I have to agree with bigwheel.  
	

	
	
		
		

		
			





  No, not on everything. 
	

	
	
		
		

		
		
	


	




Head Country makes good rub and sauce. I've had some for quite a while and just got around to trying it. It works well on ribs. I put the babybacks on at noon and took 'em off just before 5:00, no foil. It was beautiful today in N. VA, probably 60° this afternoon. 





--John
(I'd make the sauce not quite as sweet and a little hotter, but that's just my peculiar preference. It's darned good for a ketchup-based recipe.)


----------



## Puff1 (Feb 3, 2008)

Mr. Unity those look great!
Now EAT, EAT!


----------



## wittdog (Feb 3, 2008)

Good looking bones...try the Head Country Hot...Good stuff.


----------



## Griff (Feb 3, 2008)

Nice looking ribs John.

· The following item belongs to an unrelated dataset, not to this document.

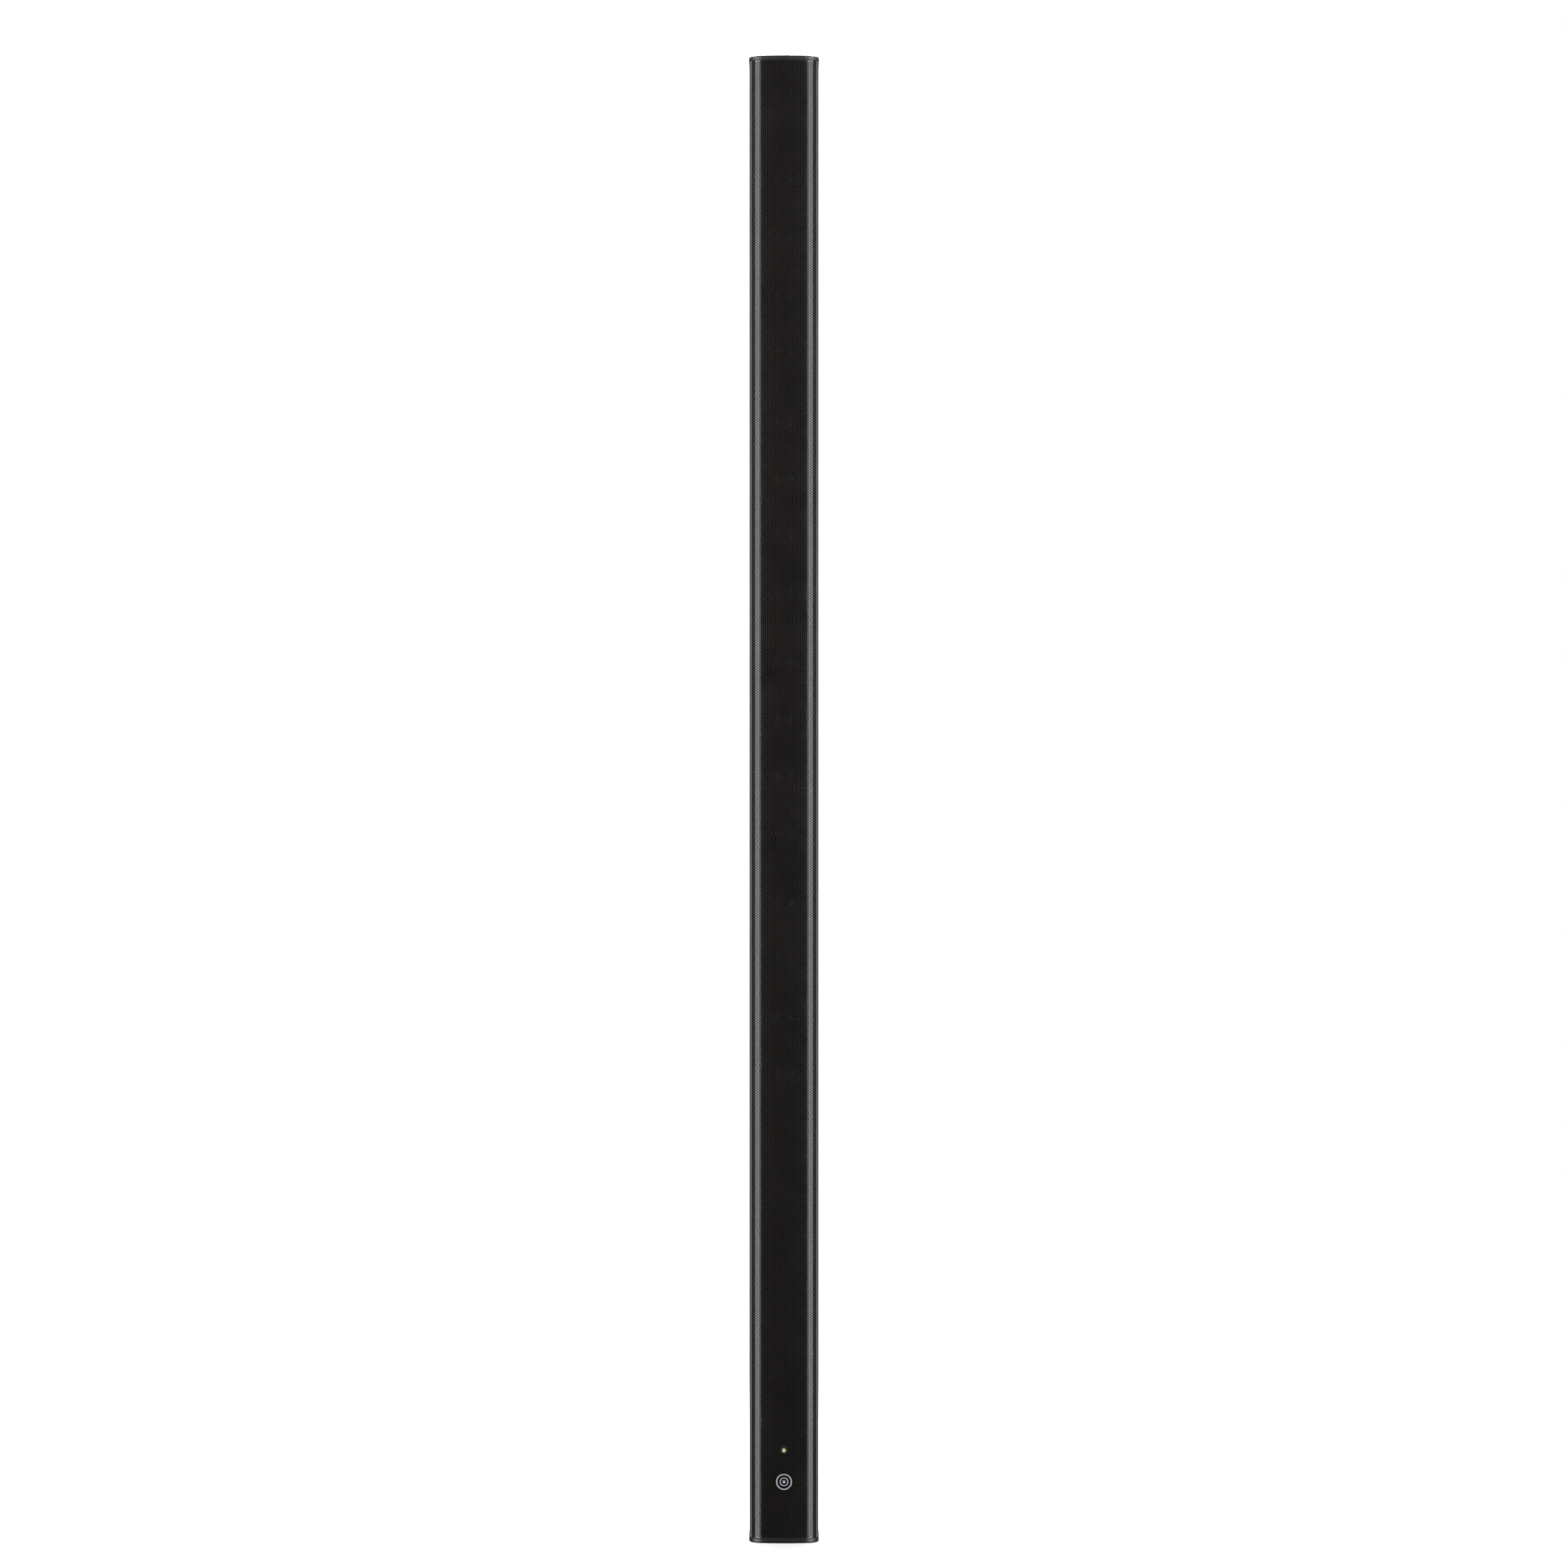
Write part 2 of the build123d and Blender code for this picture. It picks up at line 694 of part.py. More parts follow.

We can't wait to see the entry photos.


----------



## Unity (Feb 3, 2008)

wittdog said:
			
		

> Good looking bones...try the Head Country Hot...Good stuff.


Hmmm, just what I was wishing for. Thanks, Dave.

--John
(Thanks, Puff, we did EAT, EAT. Gooood. Well, we ate the rack in the pic. The other one I Foodsaver'd and froze. Griff, the entries are starting to accumulate. I'm checking them off against the list.)


----------